April 17, 2011 / 1:05 PM / 9 years ago

Congress will raise debt limit: Geithner

WASHINGTON (Reuters) - Congressional Republicans have assured President Barack Obama that they would not hold the economy hostage over raising the debt ceiling, Treasury Secretary Timothy Geithner said on Sunday.

U.S. Secretary of Treasury Timothy Geithner addresses an Access to Capital Conference entitled "Fostering Growth and Innovation for Small Companies" in the Cash Room at the Treasury Department in Washington, March 22, 2011. REUTERS/Larry Downing

But Republicans appearing on television news shows insisted they would not support an increase of the $14.3 trillion borrowing limit without an accompanying deal to rein in future deficits.

“I want to make it perfectly clear that Congress will raise the debt ceiling,” Geithner told ABC’s “This Week with Christiane Amanpour.”

“They recognize it and they told the president that on Wednesday in the White House and I sat there with them and they said, ‘We recognize we have to do this and we’re not going to play around with it, because we know the risk would catastrophic.’”

After Congress approved a deal last week to fund the government through September, U.S. lawmakers are now focusing on the looming debt limit battle and a July 8 final deadline that could halt Treasury borrowing. As of Thursday, the Treasury was just $76 billion below the limit.

The Treasury estimates that the federal government will reach the borrowing limit by May 16, prompting the Treasury to take some extraordinary cash flow measures, such as dipping into government pension funds, that could delay the day of reckoning for up to eight more weeks.

But failure to raise the debt by July 8 would likely cause the United States to begin defaulting on obligations such as Social Security payments and ultimately, interest payments on Treasury debt, Geithner warned. This would devastate investor confidence in the United States and throw financial markets back into crisis, he said.

Geithner said it may not be possible to cut a deal on future spending by the debt limit deadline, so Congress may need to approve a stand-alone increase.
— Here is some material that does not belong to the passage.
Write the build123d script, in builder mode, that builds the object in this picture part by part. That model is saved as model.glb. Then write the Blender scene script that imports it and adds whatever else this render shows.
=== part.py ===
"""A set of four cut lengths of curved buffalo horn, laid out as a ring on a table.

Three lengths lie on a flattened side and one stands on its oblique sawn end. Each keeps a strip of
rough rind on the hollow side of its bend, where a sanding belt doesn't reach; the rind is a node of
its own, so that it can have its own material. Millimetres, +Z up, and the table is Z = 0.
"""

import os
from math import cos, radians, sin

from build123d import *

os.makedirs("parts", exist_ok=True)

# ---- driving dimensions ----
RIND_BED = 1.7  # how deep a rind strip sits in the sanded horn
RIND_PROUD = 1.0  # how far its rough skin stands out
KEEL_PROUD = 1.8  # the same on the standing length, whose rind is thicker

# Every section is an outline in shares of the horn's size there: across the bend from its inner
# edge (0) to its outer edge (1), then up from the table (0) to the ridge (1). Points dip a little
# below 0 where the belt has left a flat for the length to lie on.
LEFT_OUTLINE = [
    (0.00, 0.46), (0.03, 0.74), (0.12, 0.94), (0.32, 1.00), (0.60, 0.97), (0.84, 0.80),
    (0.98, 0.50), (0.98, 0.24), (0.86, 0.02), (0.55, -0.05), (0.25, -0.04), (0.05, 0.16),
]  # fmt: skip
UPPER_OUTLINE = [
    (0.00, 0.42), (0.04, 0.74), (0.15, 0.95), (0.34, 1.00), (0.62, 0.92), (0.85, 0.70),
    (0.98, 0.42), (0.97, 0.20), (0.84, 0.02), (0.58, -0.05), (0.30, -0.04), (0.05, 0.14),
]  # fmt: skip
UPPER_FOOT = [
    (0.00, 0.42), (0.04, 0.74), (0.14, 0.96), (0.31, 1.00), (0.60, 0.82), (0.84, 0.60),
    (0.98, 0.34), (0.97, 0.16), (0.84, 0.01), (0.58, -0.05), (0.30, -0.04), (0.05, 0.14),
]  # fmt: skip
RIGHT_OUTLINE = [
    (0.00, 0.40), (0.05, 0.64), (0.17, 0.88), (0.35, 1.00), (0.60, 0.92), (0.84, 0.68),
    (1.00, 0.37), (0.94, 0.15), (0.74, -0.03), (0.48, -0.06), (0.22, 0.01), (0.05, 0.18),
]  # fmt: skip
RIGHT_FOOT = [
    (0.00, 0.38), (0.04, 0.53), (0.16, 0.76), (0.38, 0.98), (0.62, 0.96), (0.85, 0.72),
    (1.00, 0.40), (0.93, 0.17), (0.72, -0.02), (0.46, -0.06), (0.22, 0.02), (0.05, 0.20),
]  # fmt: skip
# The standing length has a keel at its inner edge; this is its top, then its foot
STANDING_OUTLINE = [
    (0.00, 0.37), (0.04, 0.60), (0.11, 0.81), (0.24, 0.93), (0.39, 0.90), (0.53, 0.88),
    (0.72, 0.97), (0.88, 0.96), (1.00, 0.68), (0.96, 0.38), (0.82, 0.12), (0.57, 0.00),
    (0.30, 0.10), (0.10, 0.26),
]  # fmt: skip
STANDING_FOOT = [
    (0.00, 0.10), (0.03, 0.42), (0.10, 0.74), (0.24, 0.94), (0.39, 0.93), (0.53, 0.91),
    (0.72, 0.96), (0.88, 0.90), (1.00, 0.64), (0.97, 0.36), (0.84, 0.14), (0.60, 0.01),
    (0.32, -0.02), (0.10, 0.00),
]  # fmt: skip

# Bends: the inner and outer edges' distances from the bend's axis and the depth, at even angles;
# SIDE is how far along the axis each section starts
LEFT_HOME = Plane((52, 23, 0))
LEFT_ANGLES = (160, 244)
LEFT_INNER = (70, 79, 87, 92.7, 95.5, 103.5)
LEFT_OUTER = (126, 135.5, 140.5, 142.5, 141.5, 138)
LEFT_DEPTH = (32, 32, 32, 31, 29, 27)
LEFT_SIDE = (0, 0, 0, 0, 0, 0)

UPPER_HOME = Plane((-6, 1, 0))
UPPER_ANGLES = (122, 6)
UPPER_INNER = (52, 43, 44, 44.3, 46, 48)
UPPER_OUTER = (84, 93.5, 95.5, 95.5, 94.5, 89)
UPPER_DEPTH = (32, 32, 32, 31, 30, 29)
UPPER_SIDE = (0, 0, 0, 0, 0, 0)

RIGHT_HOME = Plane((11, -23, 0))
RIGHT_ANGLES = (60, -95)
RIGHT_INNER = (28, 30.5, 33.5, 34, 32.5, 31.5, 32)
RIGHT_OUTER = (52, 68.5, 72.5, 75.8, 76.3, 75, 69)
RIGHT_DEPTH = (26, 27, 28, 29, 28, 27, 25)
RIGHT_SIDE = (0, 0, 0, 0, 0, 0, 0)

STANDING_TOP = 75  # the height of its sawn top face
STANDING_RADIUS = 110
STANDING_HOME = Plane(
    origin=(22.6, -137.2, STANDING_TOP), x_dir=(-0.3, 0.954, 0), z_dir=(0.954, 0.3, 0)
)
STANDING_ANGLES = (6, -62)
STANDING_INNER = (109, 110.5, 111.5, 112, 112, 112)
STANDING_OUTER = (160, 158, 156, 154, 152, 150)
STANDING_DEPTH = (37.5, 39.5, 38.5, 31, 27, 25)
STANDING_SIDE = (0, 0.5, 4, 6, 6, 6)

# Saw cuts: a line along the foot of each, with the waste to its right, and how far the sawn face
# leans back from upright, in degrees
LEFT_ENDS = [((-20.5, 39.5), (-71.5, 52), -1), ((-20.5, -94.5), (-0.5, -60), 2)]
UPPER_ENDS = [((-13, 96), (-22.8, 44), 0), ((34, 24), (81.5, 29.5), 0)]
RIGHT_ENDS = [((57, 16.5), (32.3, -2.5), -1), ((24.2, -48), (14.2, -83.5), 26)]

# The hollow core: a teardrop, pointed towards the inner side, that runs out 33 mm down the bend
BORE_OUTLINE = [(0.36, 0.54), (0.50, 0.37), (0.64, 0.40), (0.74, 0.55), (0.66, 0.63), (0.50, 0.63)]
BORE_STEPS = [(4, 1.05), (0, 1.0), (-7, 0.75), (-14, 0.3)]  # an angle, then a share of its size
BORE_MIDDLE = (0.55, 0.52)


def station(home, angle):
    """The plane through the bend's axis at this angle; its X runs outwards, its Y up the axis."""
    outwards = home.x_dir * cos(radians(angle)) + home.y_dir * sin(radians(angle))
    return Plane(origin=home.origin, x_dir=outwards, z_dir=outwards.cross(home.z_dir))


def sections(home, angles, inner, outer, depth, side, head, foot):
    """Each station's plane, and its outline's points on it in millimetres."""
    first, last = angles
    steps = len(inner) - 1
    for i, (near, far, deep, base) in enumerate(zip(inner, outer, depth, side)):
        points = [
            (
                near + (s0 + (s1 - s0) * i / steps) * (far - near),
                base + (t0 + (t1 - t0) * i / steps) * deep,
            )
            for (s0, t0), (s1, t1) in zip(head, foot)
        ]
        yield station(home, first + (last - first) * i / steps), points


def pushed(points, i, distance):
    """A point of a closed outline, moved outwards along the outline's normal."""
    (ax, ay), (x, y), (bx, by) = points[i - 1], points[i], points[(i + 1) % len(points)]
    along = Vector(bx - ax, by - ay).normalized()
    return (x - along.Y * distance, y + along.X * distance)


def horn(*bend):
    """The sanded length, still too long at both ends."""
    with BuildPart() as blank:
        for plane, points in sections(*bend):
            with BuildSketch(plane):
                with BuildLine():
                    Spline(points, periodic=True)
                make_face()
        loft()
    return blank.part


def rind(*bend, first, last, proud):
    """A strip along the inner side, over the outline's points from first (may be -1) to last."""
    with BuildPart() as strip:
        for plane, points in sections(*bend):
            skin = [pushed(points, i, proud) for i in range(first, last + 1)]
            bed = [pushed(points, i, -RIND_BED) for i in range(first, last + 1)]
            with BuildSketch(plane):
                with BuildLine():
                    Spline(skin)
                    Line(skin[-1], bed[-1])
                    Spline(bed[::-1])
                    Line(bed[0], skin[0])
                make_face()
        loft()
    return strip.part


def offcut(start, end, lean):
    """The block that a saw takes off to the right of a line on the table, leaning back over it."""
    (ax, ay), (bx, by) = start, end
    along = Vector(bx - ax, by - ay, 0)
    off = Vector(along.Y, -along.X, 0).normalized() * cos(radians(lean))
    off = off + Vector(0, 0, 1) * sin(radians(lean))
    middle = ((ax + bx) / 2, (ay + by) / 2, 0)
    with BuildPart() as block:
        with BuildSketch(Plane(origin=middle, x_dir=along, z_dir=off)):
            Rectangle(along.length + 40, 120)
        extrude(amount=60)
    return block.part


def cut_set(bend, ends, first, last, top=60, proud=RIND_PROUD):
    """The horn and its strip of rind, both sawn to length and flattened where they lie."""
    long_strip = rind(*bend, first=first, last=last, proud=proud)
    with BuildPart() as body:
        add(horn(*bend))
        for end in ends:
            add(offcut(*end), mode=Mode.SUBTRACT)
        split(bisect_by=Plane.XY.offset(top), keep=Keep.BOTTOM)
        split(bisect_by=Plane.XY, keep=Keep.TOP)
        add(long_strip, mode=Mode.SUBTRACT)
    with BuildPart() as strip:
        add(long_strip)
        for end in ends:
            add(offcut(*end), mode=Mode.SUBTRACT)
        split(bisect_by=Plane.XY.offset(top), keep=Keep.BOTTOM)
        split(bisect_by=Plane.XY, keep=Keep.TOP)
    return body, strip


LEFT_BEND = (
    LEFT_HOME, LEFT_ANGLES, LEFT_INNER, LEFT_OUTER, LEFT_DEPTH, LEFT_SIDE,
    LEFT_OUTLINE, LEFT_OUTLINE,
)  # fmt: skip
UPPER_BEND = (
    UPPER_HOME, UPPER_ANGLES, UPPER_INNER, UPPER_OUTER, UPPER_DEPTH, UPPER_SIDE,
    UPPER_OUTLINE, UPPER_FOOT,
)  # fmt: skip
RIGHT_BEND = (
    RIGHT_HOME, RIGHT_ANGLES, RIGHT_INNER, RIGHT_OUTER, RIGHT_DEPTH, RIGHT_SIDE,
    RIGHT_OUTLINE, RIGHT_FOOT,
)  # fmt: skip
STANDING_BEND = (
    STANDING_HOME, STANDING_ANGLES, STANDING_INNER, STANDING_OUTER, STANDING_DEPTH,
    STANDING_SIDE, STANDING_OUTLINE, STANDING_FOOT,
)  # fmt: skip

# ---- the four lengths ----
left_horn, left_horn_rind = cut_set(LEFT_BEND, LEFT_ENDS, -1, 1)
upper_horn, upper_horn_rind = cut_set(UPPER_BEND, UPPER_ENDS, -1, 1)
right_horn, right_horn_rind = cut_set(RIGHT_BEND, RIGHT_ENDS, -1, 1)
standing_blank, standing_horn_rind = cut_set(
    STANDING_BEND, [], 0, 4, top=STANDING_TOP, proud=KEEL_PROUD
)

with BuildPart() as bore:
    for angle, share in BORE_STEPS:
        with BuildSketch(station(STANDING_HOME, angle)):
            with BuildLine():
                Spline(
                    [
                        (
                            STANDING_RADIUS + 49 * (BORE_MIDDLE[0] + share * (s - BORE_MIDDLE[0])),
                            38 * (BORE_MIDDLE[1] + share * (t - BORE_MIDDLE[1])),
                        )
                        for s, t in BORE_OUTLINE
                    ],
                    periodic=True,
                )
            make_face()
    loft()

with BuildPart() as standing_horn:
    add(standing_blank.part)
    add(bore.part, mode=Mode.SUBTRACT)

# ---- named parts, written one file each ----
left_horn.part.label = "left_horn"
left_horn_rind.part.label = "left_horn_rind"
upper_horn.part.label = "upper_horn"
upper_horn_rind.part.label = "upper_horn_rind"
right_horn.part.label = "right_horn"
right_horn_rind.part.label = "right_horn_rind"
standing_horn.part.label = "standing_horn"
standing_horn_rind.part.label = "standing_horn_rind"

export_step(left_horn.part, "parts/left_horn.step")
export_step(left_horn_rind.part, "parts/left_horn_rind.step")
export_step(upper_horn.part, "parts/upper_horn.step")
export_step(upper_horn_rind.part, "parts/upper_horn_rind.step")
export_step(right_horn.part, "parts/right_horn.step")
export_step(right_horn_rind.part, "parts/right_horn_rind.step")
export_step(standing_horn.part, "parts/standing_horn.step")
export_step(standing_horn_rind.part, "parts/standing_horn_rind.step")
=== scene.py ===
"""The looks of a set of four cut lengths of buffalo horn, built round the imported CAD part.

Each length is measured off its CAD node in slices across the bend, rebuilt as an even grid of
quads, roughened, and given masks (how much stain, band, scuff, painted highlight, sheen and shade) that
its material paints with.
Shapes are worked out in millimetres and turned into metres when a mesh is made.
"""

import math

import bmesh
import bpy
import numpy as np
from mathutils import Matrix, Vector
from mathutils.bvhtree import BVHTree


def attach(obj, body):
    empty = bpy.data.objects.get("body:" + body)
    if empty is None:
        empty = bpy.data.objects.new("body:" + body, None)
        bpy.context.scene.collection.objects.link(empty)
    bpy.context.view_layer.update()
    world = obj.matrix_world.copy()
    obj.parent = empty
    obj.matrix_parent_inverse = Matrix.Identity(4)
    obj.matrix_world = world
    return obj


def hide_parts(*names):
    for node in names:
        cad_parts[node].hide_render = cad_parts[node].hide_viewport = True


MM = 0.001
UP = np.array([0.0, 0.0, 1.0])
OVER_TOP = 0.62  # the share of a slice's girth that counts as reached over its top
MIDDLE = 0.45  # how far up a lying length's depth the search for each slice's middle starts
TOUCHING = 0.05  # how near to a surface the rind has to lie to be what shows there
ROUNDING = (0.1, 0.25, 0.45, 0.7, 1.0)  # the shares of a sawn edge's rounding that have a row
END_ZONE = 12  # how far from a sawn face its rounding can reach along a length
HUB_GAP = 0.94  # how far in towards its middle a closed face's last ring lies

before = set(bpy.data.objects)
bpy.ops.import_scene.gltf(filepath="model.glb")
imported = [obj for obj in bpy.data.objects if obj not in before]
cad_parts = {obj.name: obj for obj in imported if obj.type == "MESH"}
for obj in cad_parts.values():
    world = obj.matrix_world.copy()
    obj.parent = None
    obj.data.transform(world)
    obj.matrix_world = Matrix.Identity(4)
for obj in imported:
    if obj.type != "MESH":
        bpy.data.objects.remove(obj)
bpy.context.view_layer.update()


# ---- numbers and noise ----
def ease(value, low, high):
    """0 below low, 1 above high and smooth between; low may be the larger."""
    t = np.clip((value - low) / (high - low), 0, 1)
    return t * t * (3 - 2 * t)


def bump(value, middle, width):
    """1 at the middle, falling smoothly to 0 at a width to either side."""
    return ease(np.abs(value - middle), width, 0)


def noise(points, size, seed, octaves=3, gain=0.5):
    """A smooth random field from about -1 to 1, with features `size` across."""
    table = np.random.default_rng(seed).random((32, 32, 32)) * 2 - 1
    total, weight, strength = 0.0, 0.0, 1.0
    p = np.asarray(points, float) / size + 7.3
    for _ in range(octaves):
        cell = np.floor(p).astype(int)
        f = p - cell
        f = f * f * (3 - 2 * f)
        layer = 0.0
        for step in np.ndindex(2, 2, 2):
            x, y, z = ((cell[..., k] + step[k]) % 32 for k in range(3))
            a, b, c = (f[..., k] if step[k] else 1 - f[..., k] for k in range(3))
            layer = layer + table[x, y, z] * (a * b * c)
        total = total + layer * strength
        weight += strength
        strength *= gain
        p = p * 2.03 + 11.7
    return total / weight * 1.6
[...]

“I think you can do these things in parallel,” he told NBC’s “Meet the Press.” “But if by the time we need to raise the debt limit, we haven’t worked all that out, Congress still has to raise the debt limit.”
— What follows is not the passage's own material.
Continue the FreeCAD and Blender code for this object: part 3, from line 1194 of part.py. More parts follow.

Representative Paul Ryan, who heads the House Budget Committee, was one of several Republicans saying on Sunday that a debt limit could only be reached as part of a comprehensive deal on future spending.

“In addition to raising the debt limit we want financial controls, we want cuts in spending accompanying a raising of the debt ceiling. And that is what I believe they (Republican congressional leaders) told the president,” Ryan said.
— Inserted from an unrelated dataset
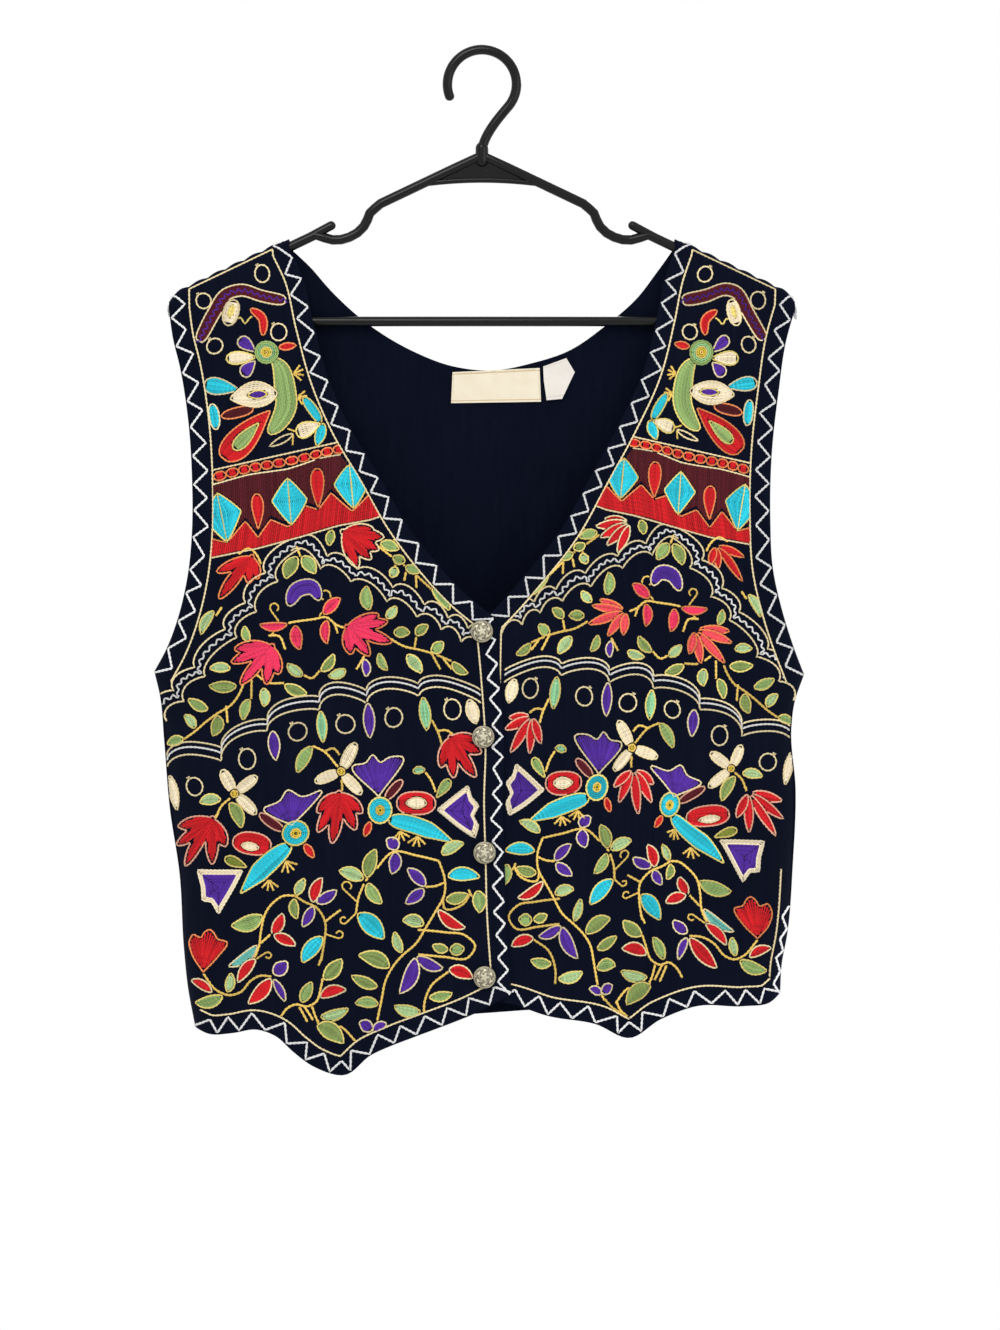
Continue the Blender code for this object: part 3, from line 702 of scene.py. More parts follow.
def sew(name, form, facing, strands):
    """Works rows of stitches into a surface as one joined mesh of raised thread."""
    flats, lifts, stitches, tones, quads, tris, inks = [], [], [], [], [], [], []
    start = 0
    palette = sorted({strand[0] for strand in strands})
    for colour, points, closed, width, height in strands:
        if closed:
            points = np.vstack([points, points[:1]])
        run = lengths(points)[-1]
        count = max(2, round(run / (STITCH / 2)))
        row = read_line(points, np.linspace(0, run, count + 1))
        beat = np.where(np.arange(count + 1) % 2 == 0, PINCH, 1.0)[:, None]
        half = sides_of(row) * -facing * width / 2 * beat
        flats.append(np.stack([row + half, row, row - half], axis=1).reshape(-1, 2))
        crest = height * (0.82 + 0.18 * beat[:, 0])
        sunk = np.full(count + 1, SEWN_IN)
        lifts.append(np.stack([sunk, crest, sunk], axis=1).ravel())
        u = np.arange(count + 1) / 2
        stitches.append(np.stack([np.column_stack([u, np.full_like(u, v)]) for v in (-1, 0, 1)],
                                 axis=1).reshape(-1, 2))
        tones.append(np.full(3 * (count + 1), rng.random()))
        first = start + 3 * np.arange(count)[:, None]
        for corners in ((0, 1, 4, 3), (1, 2, 5, 4), (2, 0, 3, 5)):
            quads.append(first + np.array(corners))
        last = start + 3 * count
        tris.append([(start, start + 2, start + 1), (last, last + 1, last + 2)])
        inks.append((palette.index(colour), 3 * count))
        start += 3 * (count + 1)
    flat = np.vstack(flats)
    places = raised(form, flat[:, 0], flat[:, 1], np.concatenate(lifts), facing)
    quads, tris = np.vstack(quads), np.vstack(tris)
    mesh = bpy.data.meshes.new(name)
    mesh.vertices.add(len(places))
    mesh.vertices.foreach_set("co", (places * MM).ravel())
    corner = np.concatenate([quads.ravel(), tris.ravel()]).astype(np.int32)
    sizes = np.concatenate([np.full(len(quads), 4), np.full(len(tris), 3)])
    mesh.loops.add(len(corner))
    mesh.loops.foreach_set("vertex_index", corner)
    mesh.polygons.add(len(sizes))
    mesh.polygons.foreach_set("loop_start", np.append(0, np.cumsum(sizes)[:-1]).astype(np.int32))
    ink = np.concatenate([np.full(faces, index) for index, faces in inks]
                         + [np.repeat([index for index, _ in inks], 2)])
    mesh.update(calc_edges=True)
    mesh.polygons.foreach_set("material_index", ink.astype(np.int32))
    mesh.polygons.foreach_set("use_smooth", np.ones(len(sizes), bool))
    stitch_map = mesh.uv_layers.new(name="Stitch")
    stitch_map.uv.foreach_set("vector", np.vstack(stitches)[corner].ravel())
    tone = mesh.attributes.new("tone", "FLOAT", "POINT")
    tone.data.foreach_set("value", np.concatenate(tones))
    for colour in palette:
        mesh.materials.append(THREAD_MATERIALS[colour])
    mesh.validate()
    piece = bpy.data.objects.new(name, mesh)
    scene.collection.objects.link(piece)
    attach(piece, "root")
    return piece


def inside(points, loop):
    """Which of the points lie inside a closed outline."""
    x, z = points[:, :1], points[:, 1:]
    before, after = loop, np.roll(loop, -1, axis=0)
    crossing = (before[:, 1] > z) != (after[:, 1] > z)
    rise = np.where(crossing, after[:, 1] - before[:, 1], 1)
    at = before[:, 0] + (z - before[:, 1]) / rise * (after[:, 0] - before[:, 0])
    return np.sum(crossing & (x < at), axis=1) % 2 == 1


def stretches(points, keep):
    """The stretches of a row whose points are to be kept."""
    ends = np.flatnonzero(np.diff(np.concatenate([[0], keep.astype(int), [0]])))
    return [points[first:last] for first, last in zip(ends[::2], ends[1::2]) if last - first > 2]


def cut_rows(rows, loop, stay_inside):
    """Rows that stop at a closed outline and stay inside it, or outside."""
    cut = []
    low, high = loop.min(axis=0), loop.max(axis=0)
    for row in rows:
        colour, points, closed, width, height = row
        if not stay_inside and ((points.max(axis=0) < low).any() or (points.min(axis=0) > high).any()):
            cut.append(row)
            continue
        path = np.vstack([points, points[:1]]) if closed else points
        run = lengths(path)[-1]
        fine = read_line(path, np.linspace(0, run, max(4, int(run / FINE_STEP) + 2)))
        keep = inside(fine, loop) == stay_inside
        if keep.all():
            cut.append(row)
        else:
            cut += [(colour, part, False, width, height) for part in stretches(fine, keep)]
    return cut


def embroider(name, side, strands, drawn_for_right=True):
    """Stitches rows onto a front; those drawn for the right one are fitted to it or to the left one."""
    if drawn_for_right:
        strands = [(colour, hand_drift(on_left(points) if side == "left" else points, side), *rest)
                   for colour, points, *rest in strands]
        strands = cut_rows(strands, fields[side], True)
    form = right_form if side == "right" else left_form
    embroidery[side].append(sew(name, form, -1, strands))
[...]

The Republican-led House on Friday approved a plan authored by Ryan to slash spending by nearly $6 trillion over a decade and cut benefits for the elderly and poor. Obama has offered a competing vision to curb deficits by $4 trillion over 12 years.

Some Republican freshmen backed by the conservative Tea Party movement also said they would not support a stand-alone debt ceiling plan.

“They are pushing for a single subject vote, a clean debt ceiling vote and I’m not for that,” said Rep. Steve Southerland of Florida. “Look, we’ve got to have some guarantees going forward — caps, some guarantees that if we raise that debt ceiling, we get this economy on a trajectory where we service our debt.”


Geithner claimed that, politics aside, there is less difference than many claim between the deficit-cutting objectives of the Obama administration and Republicans.

“What we would like Congress to do is, before we get too far into June ... agree on concrete targets, deadlines, timelines and an enforcement mechanism that will force Congress to live within its means over the next three to five years,” he said on “Meet the Press”.

Republican Tom Coburn, a member of a bipartisan “gang of six” senators working on a spending-cut plan based on the work of last year’s deficit commission, also said he thought there was room for some middle ground.

“There is a good chance that we are going to come up with a bipartisan agreement that people can swallow,” he said. “I think there is a good likelihood that we can get there.”